To learn in detail about Transformer Architecture check out our Exploring Transformer Architecture: A Comprehensive Guide
Implications for Large-Scale AI Models and the Future of NLP
The Switch Transformer illustrates a potential shift in the design of large-scale AI models by prioritizing modularity and efficiency. The MoE approach serves as a blueprint for the future of scalable NLP models, setting the stage for flexible architectures that can adapt to specific tasks and resource constraints. This direction represents a significant trend in AI research, where scalable, modular models may eventually support:
- Dynamic Optimization: Future transformer architectures may adopt a modular approach, allowing components to be dynamically optimized or activated based on the task requirements, which could further improve computational efficiency.
- Generalizable AI Systems: Modular, expert-driven systems could enhance the adaptability of AI models, leading to more generalized, multi-functional AI capable of handling diverse tasks within a single architecture.

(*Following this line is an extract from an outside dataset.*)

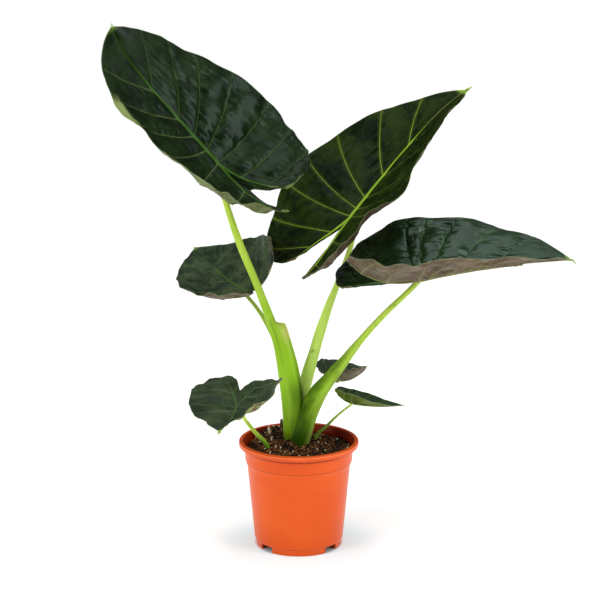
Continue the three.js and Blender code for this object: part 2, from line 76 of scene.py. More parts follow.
# Seven leaves. Sizes are in millimetres, angles in degrees, and half_width, lobes, laterals, sinus and hub
# in parts of the length. Pairs are [left, right], seen from the stalk with the upper face up.
#   junction              where the stalk meets the blade
#   length, half_width    from the stalk to the tip, and from the midrib to the margin at its widest
#   tip_fullness, lobes   how full the outline is near the tip, and how far each lobe reaches back
#   heading, climb, roll  which way the blade points and leans
#   arch, tip_arch        how the midrib bends up, all along and near the tip
#   sway, twist           how the blade turns to the left, and about its midrib
#   lobe_pitch            how each lobe bends up
#   fold, curl            how each half stands up and curves: [at the lobe, at the stalk, at the tip]
#   size                  how finely it is meshed
#   laterals, sinus       where the side veins reach the margin, and the bottom of the notch
#   hub, rib_spread       how far in front of the stalk the veins meet, and how wide the lobe ribs spread
#   quilt                 height of the panels between the veins
#   wave, waves, phase    height and number of the waves along the margin, and where they start in radians
#   pucker, crease        height of the dents between the veins and of the wrinkles beside them
#   frill, scallop        how crisp and how uneven the margin is
#   tail                  length, droop and girth of the drip tip
#   flap                  a stretch of one margin that is rolled under: where, how wide and how far out
LEAVES = {
    1: dict(
        junction=[-114, 21, 555], length=273, half_width=0.48, tip_fullness=0.29, lobes=[0.59, 0.4],
        heading=182, climb=49, roll=-47, arch=30, tip_arch=45, sway=25, twist=-28, lobe_pitch=[65, 62],
        fold=[[1, 5, 15], [24, 8, -25]], curl=[[60, 68, 85], [-27, 1, -26]],
        size="large", laterals=[0.8, 0.65, 0.5, 0.3], sinus=0.22,
        quilt=4.4, wave=2.4, waves=2.4, phase=0.4, pucker=2.8, crease=2.4,
        frill=[0.4, 0.5], scallop=1.6, tail=[4, -60, 1.6],
        flap=dict(side=0, at=0.45, width=0.085, reach=5.5),
    ),
    2: dict(
        junction=[76.5, 92, 467.5], length=262, half_width=0.53, tip_fullness=0.21, lobes=[0.4, 0.59],
        heading=38, climb=42, roll=12, arch=15, tip_arch=-24, sway=-17, twist=35, lobe_pitch=[19, 23],
        fold=[[0, 13, 3], [-17, 25, 50]], curl=[[-25, -17, -39], [85, 22, 72]],
        size="large", laterals=[0.82, 0.65, 0.42, 0.22], sinus=0.08,
        quilt=1.9, wave=2.6, waves=2.2, phase=2.1, pucker=1.1, crease=2.4,
        frill=[0.3, 0.7], scallop=1.0, tail=[8, 0, 2.8],
    ),
    3: dict(
        junction=[167, -22, 396.5], length=228, half_width=0.49, tip_fullness=0.32, lobes=[0.49, 0.56],
        heading=4, climb=12, roll=8, arch=-19, tip_arch=7, sway=13, twist=3, lobe_pitch=[-1, 57],
        fold=[[6, 31, 40], [13, 16, 32]], curl=[[13, 3, -47], [32, 31, -9]],
        size="large", laterals=[0.78, 0.57, 0.34, 0.16], sinus=0.08,
        quilt=4.4, wave=2.2, waves=2.6, phase=4.0, pucker=2.8, crease=4.4,
        frill=[0.5, 0.0], scallop=1.0, tail=[9, 90, 1.9],
    ),
    4: dict(
        junction=[-84, -84, 240], length=148, half_width=0.46, tip_fullness=0.2, lobes=[0.41, 0.53],
        heading=-95, climb=-17, roll=7, arch=40, tip_arch=-20, sway=-1, twist=8, lobe_pitch=[-1, -13],
        fold=[[-27, -23, 22], [0, 12, 17]], curl=[[48, 83, 44], [-8, -5, 24]],
        size="small", laterals=[0.7, 0.42], sinus=0.155, hub=0.15, rib_spread=0.5,
        quilt=2.0, wave=1.6, waves=2.2, phase=1.2, pucker=1.6, crease=1.2,
        frill=[0.7, 0.6], scallop=1.2, tail=[8, 20, 2.6],
    ),
    5: dict(
        junction=[76, -19, 216], length=74, half_width=0.47, tip_fullness=0.21, lobes=[0.46, 0.44],
        heading=-11, climb=-9, roll=-13, arch=20, tip_arch=-4, sway=1, twist=4, lobe_pitch=[60, 55],
        fold=[[19, 24, 22], [17, 19, 9]], curl=[[12, 13, 8], [5, 10, 4]],
        size="small", laterals=[0.66, 0.34], sinus=0.08,
        quilt=0.6, wave=0.5, waves=2.0, phase=0.0, pucker=0.5, crease=1.2,
        frill=[0.3, 0.3], scallop=1.0, tail=[2, 10, 1.0],
    ),
    6: dict(
        junction=[61, 65, 227], length=81, half_width=0.49, tip_fullness=0.24, lobes=[0.55, 0.43],
        heading=56, climb=-16, roll=10, arch=33, tip_arch=7, sway=11, twist=-2, lobe_pitch=[7, 34],
        fold=[[17, 26, 48], [25, 37, 47]], curl=[[20, 18, 32], [30, 24, 27]],
        size="small", laterals=[0.66, 0.34], sinus=0.08,
        quilt=0.7, wave=1.2, waves=2.5, phase=2.0, pucker=0.9, crease=2.2,
        frill=[0.8, 0.8], scallop=1.6, tail=[3, 20, 1.0],
    ),
    7: dict(
        junction=[-84, 100, 357], length=193, half_width=0.47, tip_fullness=0.31, lobes=[0.48, 0.52],
        heading=114, climb=2, roll=-14, arch=14, tip_arch=3, sway=-1, twist=-2, lobe_pitch=[28, 41],
        fold=[[3, -4, 5], [23, 17, 17]], curl=[[30, 45, 17], [81, 60, 15]],
        size="large", laterals=[0.8, 0.6, 0.4, 0.2], sinus=0.24,
        quilt=1.4, wave=1.8, waves=2.3, phase=5.0, pucker=1.7, crease=3.4,
        frill=[0.6, 0.4], scallop=1.6, tail=[4, 20, 1.4],
    ),
}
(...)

The MoE architecture employed by the Switch Transformer represents an efficient and scalable design that may inspire future innovations, ultimately contributing to the development of more generalizable AI.
Conclusion
The Switch Transformer marks a pivotal advancement in NLP, demonstrating that large-scale language models can achieve exceptional performance without prohibitive computational demands. With its MoE design and selective activation of expert networks, the model sets a new standard for efficiency in AI research. The Switch Transformer’s open-source release on T5X fosters further innovation, while its impressive real-world applications and future potential underscore the model’s significance in the evolving landscape of NLP.
As we look to the future, the Switch Transformer’s architecture signals a shift toward modular, adaptable, and efficient models, a trend likely to shape the next generation of AI. Whether in customer service, on-device AI, or complex NLP tasks, the Switch Transformer exemplifies how strategic model design can drive AI capabilities forward responsibly and sustainably.